Homesteading is a calling. It is whispering to many people. It is a love and a labor that built this land and raised our previous generations, the greatest generations. Homesteading is a journey and an endless classroom constantly teaching it’s most dedicated pupils. It is the road my family has chosen and loves to share. So, embrace it. Take on the adventure if you hear the calling and enjoy a return to days gone by…

Friday, January 2, 2015

Crock Pot Cabbage Rolls by Appalachia's Homestead ~

Crock Pot Cabbage Rolls
By Appalachia's Homestead

  • 2 medium Cabbage heads
  • 2 cans Sauerkraut (14 oz)
  • 1 lb. Ground beef 
  • 1 lb. mild Sausage
  • 3-4 strips Bacon (uncooked & cut into small bits)
  • 1/2 cup Uncooked rice (not quick cook)
  • 1 can Tomato paste (6 oz)
  • 1 can Tomato sauce (15 oz)
  • 1 egg
  • 2 tbsp Salt
  • 1 tbsp Black pepper
  • 1 tbsp Garlic powder
  • Pinch of Cayenne pepper
  • Pinch of Turmeric


-Wash and core cabbage heads. 

-Carefully blanch each head in boiling water till leaves begin  to turn tender. Remove whole cabbage and let slightly cool. Tenderly peel away each leaf.
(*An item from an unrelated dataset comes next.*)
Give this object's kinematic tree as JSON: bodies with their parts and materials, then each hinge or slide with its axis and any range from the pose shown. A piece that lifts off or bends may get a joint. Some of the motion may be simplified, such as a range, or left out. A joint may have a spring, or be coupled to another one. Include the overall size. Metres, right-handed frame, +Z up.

-Separate cans of sauerkraut from all ingredients as they are *not* used in the meat mix.

    -Combine all other ingredients in a large bowl. Mix well.

-Remove thick bottom vein portion of each cabbage leaf and fill with approximately 2 tablespoons or so of meat mixture. 


 -Carefully roll each leaf. Each will roll differently as no two leaves are the exact same.

  -Spray Crock Pot lightly with cooking spray (I prefer Organic Coconut Oil spray).     

  - Layer bottom of Crock Pot with one can of sauerkraut.  

  -Carefully place each cabbage roll seem side down into Crock Pot and layer them. 

   -Cover entire top of cabbage rolls with 2nd can of sauerkraut.

  -Place lid and cook on high for approximately 4 hours.

  -Recipe makes 25-30 cabbage rolls.


Thursday, January 1, 2015

My Love For Liberty ~

My Love For Liberty

   For anyone that has ever had a wood stove, you know exactly what I am talking about. That's right, a wood stove. We just made a huge step in the direction of self-reliance by adding one to The Old Farmhouse 1870. 1870 as in built in 1870 and so, it doesn't take much to realize there is no standard in this old house. Oh yes, it's built like a tank and insulated, but when the wind rips over the bluff of this mountain... you feel it. You feel it in your bones. And because of that wind, we often have power outages. We already knew last year that we needed a wood stove. Electric is just not enough or reliable all the time and propane is incredibly expensive.

  And so the search for the perfect wood stove began. We looked at several brands and sizes and by far, The Lopi Liberty was the stove for us. The size, the efficiency, the ability to cook on it's sleek top was exactly what we wanted. Since our installation and 6 break in fires are now completed, we are enjoying this stove every single day. If you have never had one, the heat that it puts out in your home is astonishing. Our power has already gone out once since the installment and it just happen to be one morning during our break in period. No fire had been built and oh, how different that morning could have been if a fire had been going. Heat, hot water for coffee or tea, and fresh eggs cooking in cast iron would have been heaven sent. I shouldn't say that... it *was* heaven sent. The absence made us realize how much we appreciate that stove and just how important they were to folks of generations ago. They were vital for families to exist!

   So I say to you... if  a wood stove is calling your name in the cold of winter, listen to that voice. Do your homework for what your home needs and go for it. A wood stove will not only warm your home and essentials, but they will forever warm your heart! 


Homemade Biscuits ~

Homemade Biscuits

          Who doesn't love fresh, homemade biscuits? For many Appalachian folk, life just wouldn't be so without biscuits, homemade butter and molasses. They are a time honored treasure you too can enjoy with this simple and delicious recipe! ~


  • 2 cups All Purpose flour
  • 3 tsp baking powder
  • 1/2 tsp baking soda
  • Pinch of salt
  • 5 - 6 tbsp real butter or lard
  • 1 cup whole or buttermilk


Thoroughly mix all dry ingredients in a bowl. Add in cold butter/lard and crumble into the dry flour mix. Mix until coarse and very crumbly. Then add 1 cup of cold milk. Mix and knead. Place dough onto floured surface and roll 1/4-1/2 inch thick. Cut biscuits with cutter, or jar or ring. Be sure to straight cut and not twist the biscuits out as that will seal the dough. 

Bake in baking pan or cast iron skillet for 15 minutes at 400 degrees.